I agree that compassion is essential all around....and hopefully both the child and the parents have developed a relationship of respect and understanding so that the news of sexual identity isnt earth shattering for anyone.....and the child is able to talk about his/her confusion...doubts....feelings over the time they are maturing. There are organizations in HS now adays called Gay and Straight Allliance....where kids can develop peer relationships with others....gay and straight that are accepting and provide a safe place to ask questions....we should encourage such support groups in our schools.
No I wouldn't disown my child. Nor would I be the poster child for supportive parents of gay children either!
Quote:
Originally Posted by artsyguy
How would you feel and react if your child said he or she was gay or a lesbian?
In regards to the poll: Disown means that you either force your child to live with relatives or you remove the child from the house once he or she is 18. At that time you have no concern or love for the child, will give him or her the silent treatment, and are filled with anger and disgust towards homosexuality.
Why does it seem there is always this question being posed??
The only reason I *might* be worried is that I don't want my children to have to face prejudices, I wouldn't want for this to bring them adversity.
Quote:
There are organizations in HS now adays called Gay and Straight Allliance....where kids can develop peer relationships with others....gay and straight that are accepting and provide a safe place to ask questions....we should encourage such support groups in our schools.

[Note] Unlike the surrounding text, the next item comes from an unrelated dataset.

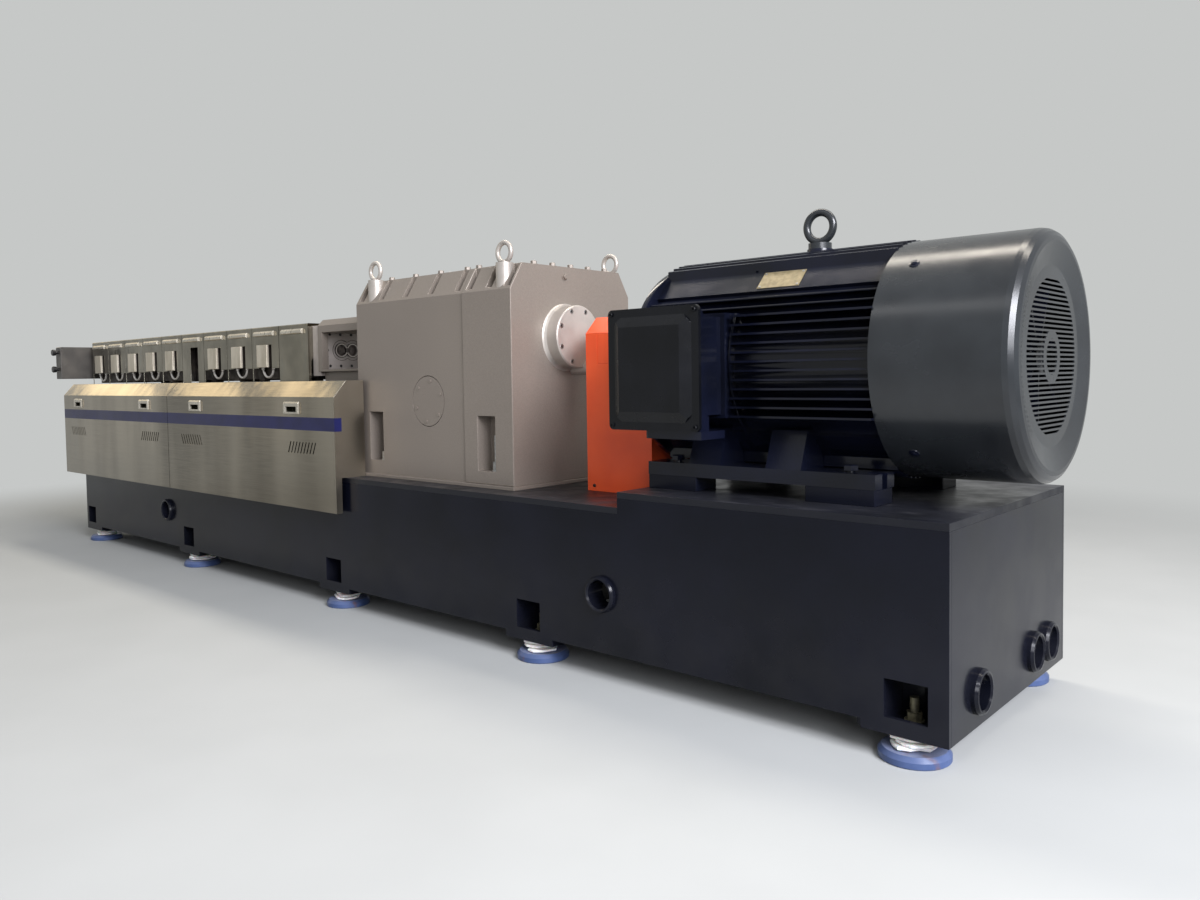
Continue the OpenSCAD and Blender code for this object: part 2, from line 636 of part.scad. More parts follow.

I recently read an article (online) about how repulsive it is that this "agenda" is encouraged in schools, and promoted an alternate...they keep their children out of school on the day of silence, and stage something else the following day. I couldn't believe it...but then, why not? Lets promote hatred against our peers.
How would you feel and react if your child said he or she was gay or a lesbian?
In regards to the poll: Disown means that you either force your child to live with relatives or you remove the child from the house once he or she is 18. At that time you have no concern or love for the child, will give him or her the silent treatment, and are filled with anger and disgust towards homosexuality.
Hey there Artsy-fartsy! I think I've already been very expressive about my beliefs on homosexuality. Whether my daughter's a heterosexual or homosexual matters not to me.. flip a coin.. better yet give me your kids if you find you can't accept them or love them :-) Open invitation to all.
How would you feel and react if your child said he or she was gay or a lesbian?
In regards to the poll: Disown means that you either force your child to live with relatives or you remove the child from the house once he or she is 18. At that time you have no concern or love for the child, will give him or her the silent treatment, and are filled with anger and disgust towards homosexuality.
Ridiculous! How could being gay or lesbian possibly in any way change my feelings for my child? I'd sooner gouge out my own eyeballs with a rusty spoon than "punish" my child for being born gay or lesbian.
I don't have children and will probably never have them, but I would love and support them just as much as I love and support my aunt, my uncle and my husband's uncle who are all gay.
As long as they are happy who am I to judge?